Am I the only one to expect a S curve regarding progress and not an eternal exponential ?
People moving away from prideful principle to leverage new tech in the past doesn't guarantee that the same idea in the current context will pan out.
But as you say.. we'll see.
Oh, you mean an S curve on the progress of the AI?
Most of the discussion on the thread is about LLMs as they are right now. There's only one odd answer that throws an "AGI" around as if those things could think.
Anyway, IMO, it's all way overblown. People will learn to second-guess the LLMs as soon as they are hit by a couple of bad answers.
Even if progress stops:
1. Current reasoning models can do a -lot- more than skeptics give them credit for. Typical human performance even among people who do something for employment is not always that high.
2. In areas where AI has mediocre performance, it may not appear that way to a novice. It often looks more like expert level performance, which robs novices of the desire to practice associated skills.
Lest you think I contradict myself: I can get good output for many tasks from GPT4 because I know what to ask for and I know what good output looks like. But someone who thinks the first, poorly prompted dreck is great will never develop the critical skills to do this.
Information technology has grown exponentially since the first life form created a self-sustaining, growing loop.
You can see evolution speeding up rapidly, the jumbled information inherent in chemical metabolisms evolved to centralize their information in DNA, and then as DNA evolved to componentize body plans.
RATE: over billions of years.
Nerves, nervous systems, brains, all exponentially drove individual information capabilities forward.
RATE: over hundreds of millions, tens of millions, millions, 100s of thousands.
Then the human brains enabled information to be externalized. Language allowed whole cultures to "think", and writing allowed cultures ability to share, and its ability to remember to explode.
RATE: over tens of thousands, thousands.
Then we developed writing. A massive improvement in recording and sharing of information. Progress sped up again.
RATE: over hundreds of years.
We learned to understand information itself, as math. We learned to print. We learned how to understand and use nature so much more effectively to progress, i.e. science, and science informed engineering.
RATE: over decades
Then the processing of information got externalized, in transistors, computers, the Internet, the web.
RATE: every few years
At every point, useful information accumulated and spread faster. And enabled both general technology and information technology to progress faster.
Now we have primitive AI.
We are in the process of finally externalizing the processing of all information. Getting to this point was easier than expected, even for people who were very knowledgable and positive about the field.
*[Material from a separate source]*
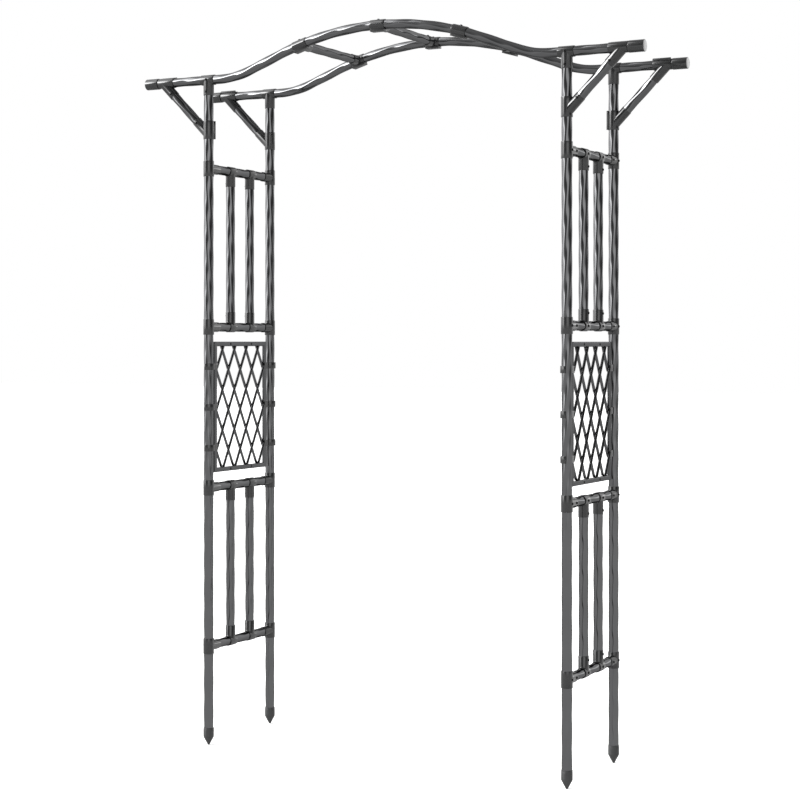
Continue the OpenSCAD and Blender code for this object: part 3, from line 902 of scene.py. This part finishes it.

RATE: every year, every few months
We are rapidly approaching complete externalization of information processing. Into machines that can understand the purpose of their every line of code, every transistor, and the manufacturing and resource extraction processes supporting all that.
And can redesign themselves, across all those levels.
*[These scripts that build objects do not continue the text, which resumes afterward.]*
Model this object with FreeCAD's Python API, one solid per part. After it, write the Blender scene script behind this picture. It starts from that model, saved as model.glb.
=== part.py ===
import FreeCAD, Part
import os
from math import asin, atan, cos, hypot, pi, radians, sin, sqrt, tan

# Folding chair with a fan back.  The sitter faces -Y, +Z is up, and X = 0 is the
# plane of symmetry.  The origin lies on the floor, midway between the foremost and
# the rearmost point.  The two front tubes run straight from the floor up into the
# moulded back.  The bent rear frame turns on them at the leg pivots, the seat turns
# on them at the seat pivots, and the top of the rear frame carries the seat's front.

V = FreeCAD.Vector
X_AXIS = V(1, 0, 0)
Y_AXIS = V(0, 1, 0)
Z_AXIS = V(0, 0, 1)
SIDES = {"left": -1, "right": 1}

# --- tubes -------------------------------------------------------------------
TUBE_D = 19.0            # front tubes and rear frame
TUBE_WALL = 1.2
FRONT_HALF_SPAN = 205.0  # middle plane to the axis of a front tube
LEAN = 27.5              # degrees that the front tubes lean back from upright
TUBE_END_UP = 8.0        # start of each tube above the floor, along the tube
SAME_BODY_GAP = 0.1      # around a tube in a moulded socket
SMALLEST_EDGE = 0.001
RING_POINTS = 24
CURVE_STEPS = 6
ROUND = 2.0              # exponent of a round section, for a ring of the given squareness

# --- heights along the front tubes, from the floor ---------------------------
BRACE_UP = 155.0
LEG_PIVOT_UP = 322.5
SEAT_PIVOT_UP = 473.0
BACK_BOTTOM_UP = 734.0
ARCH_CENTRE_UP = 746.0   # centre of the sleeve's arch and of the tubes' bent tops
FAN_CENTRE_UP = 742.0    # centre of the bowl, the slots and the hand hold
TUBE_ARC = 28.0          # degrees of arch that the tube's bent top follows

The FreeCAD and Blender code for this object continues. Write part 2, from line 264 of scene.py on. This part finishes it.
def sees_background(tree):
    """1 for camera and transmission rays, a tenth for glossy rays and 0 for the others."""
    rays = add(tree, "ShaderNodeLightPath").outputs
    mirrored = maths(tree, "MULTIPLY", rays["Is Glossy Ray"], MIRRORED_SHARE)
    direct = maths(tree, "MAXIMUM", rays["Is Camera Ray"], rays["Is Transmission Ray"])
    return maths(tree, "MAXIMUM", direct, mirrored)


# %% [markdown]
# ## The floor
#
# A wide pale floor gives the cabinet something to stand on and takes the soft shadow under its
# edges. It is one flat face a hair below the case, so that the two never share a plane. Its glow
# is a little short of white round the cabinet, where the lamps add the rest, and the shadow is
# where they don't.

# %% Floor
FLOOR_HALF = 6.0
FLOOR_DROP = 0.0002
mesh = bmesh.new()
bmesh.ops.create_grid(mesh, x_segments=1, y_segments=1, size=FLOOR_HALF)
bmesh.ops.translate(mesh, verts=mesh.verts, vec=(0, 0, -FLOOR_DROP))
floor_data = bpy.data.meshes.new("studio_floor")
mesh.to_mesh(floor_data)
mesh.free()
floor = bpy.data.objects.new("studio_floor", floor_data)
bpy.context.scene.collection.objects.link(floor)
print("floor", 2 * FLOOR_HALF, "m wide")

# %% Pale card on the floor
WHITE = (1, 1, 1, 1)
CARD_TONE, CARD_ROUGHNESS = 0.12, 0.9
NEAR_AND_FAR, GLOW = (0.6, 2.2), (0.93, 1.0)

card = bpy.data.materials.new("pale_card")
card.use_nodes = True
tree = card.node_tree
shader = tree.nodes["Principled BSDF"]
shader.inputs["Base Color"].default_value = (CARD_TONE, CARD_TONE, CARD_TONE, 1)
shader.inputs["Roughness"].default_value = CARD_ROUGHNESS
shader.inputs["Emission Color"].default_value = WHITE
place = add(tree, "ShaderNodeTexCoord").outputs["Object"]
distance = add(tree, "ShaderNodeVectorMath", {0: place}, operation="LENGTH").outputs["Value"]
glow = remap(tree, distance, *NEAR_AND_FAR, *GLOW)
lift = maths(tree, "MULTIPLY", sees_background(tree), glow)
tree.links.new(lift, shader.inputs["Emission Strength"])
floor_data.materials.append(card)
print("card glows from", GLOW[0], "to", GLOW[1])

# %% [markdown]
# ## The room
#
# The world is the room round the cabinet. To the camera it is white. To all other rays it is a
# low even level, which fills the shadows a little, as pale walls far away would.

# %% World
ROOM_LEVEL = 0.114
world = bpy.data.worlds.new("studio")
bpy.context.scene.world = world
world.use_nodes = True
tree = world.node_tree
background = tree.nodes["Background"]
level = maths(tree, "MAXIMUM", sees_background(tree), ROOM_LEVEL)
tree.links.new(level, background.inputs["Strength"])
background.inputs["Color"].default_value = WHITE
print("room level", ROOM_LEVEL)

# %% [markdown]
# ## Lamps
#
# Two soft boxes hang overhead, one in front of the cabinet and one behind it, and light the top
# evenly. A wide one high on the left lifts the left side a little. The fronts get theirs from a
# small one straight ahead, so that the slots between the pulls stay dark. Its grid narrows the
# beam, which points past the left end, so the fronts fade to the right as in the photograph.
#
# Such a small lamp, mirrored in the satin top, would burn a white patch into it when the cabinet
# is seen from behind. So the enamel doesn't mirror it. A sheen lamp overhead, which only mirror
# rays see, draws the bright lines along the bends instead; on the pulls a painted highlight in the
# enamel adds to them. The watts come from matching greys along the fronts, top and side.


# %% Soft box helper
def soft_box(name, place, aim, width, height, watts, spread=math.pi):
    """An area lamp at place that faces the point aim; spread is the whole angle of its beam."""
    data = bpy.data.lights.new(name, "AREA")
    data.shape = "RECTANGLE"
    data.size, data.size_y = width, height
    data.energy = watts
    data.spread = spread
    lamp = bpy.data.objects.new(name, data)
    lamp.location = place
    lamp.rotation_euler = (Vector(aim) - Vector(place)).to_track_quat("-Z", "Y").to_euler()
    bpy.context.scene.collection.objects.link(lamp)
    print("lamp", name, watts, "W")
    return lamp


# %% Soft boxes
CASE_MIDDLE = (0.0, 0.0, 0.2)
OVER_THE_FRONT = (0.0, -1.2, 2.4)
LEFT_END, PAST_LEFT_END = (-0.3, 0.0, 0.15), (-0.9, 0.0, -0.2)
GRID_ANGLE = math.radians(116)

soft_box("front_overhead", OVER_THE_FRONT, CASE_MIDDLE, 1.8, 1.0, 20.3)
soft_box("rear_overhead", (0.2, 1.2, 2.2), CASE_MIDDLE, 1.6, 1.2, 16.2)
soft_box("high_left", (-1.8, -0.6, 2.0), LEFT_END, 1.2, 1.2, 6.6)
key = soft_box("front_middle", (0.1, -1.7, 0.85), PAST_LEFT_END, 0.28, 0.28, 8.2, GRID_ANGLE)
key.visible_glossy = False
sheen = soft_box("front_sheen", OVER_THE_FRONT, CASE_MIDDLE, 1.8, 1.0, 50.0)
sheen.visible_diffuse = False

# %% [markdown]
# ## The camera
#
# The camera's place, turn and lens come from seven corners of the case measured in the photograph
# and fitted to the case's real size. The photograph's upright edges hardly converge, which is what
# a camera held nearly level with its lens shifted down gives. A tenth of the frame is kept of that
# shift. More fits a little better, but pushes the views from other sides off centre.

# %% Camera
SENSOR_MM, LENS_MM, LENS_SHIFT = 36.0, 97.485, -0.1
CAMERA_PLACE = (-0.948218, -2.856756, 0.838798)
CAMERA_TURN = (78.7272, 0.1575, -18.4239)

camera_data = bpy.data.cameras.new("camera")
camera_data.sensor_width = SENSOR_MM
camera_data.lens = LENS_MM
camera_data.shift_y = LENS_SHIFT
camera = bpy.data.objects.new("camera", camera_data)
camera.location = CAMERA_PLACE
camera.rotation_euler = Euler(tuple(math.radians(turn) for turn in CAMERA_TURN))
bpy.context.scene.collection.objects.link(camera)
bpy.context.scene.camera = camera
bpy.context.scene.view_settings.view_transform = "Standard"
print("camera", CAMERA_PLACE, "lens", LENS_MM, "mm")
RATE: It will take logistical time for machine centric design to takeover from humans. For the economy to adapt. For the need for humans as intermediaries and cheap physical labor to fade. But progress will accelerate many more times this century. From years, to time scales much smaller.
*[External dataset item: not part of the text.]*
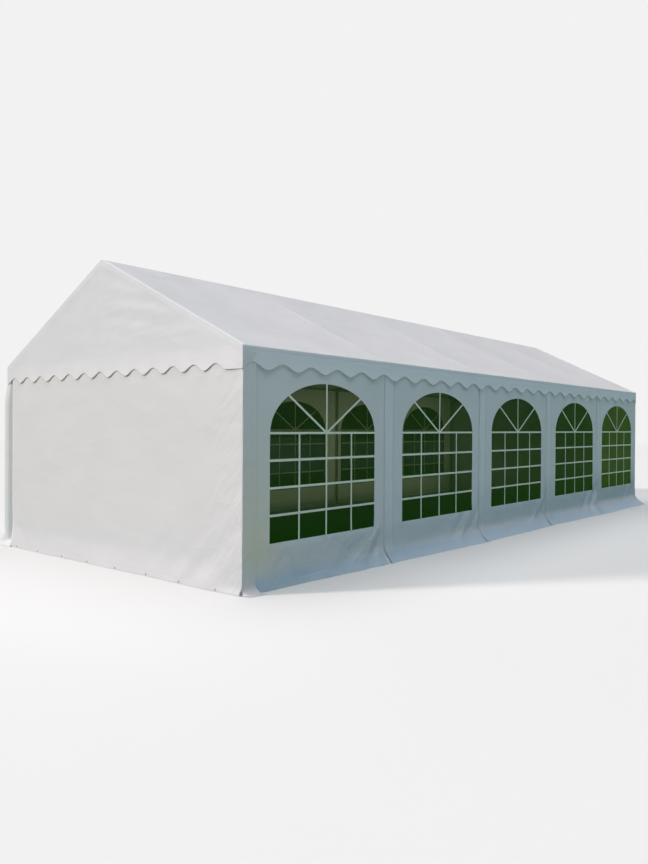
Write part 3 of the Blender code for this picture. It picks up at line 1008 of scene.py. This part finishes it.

Because today we are seeing the first sparks of a Cambrian explosion of self-designed self-scalable intelligence.
Will it eventually hit the top of an "S" curve? Will machines get so smart that getting smarter no longer helps them survive better, use our solar systems or the stars resources, create new materials, or advance and leverage science any further?
Maybe? But if so, that would be an unprecedented end to life's run. To the acceleration of the information loop, from some self-reinforcing chemical metabolism, to the compounding progress of completely self-designed life, far smarter than us.
But back to today's forecast: no, no the current advances in AI we are seeing are not going to slow down, they are going to speed up, and continue accelerating in timescales we can watch.
First because humans have insatiable needs and desires, and every advance will raise the bar of our needs, and provide more money for more advancement. Then second, because their general capability advances will also accelerate their own advances. Just like every other information breakthrough that has happened before.
Useful information is ultimately the currency of life. Selfish genes were just one embodiment of that. Their ability to contribute new innovations, on time scales that matter, has already been rendered obsolete.
> Am I the only one to expect a S curve regarding progress and not an eternal exponential ?
To LLMs specifically as they're now? Sure.
To LLMs in general, or generative AI in general? Eventually, in some distant future, yes.
Sure, progress can't ride the exponent forever - observable universe is finite, as far as we can tell right now, we're fundamentally limited by the size of our light cone. And while in any field narrow enough, progress too follows an S-curve, new discoveries spin off new avenues with their own S-curves. If you zoom out a little those S-curves neatly add up to an exponential function.
So no, for the time being, I don't expect LLMs or generative AIs to slow down - there's plenty of tangential improvements that people are barely beginning to explore. There's more than enough to sustain exponential advancement for some time.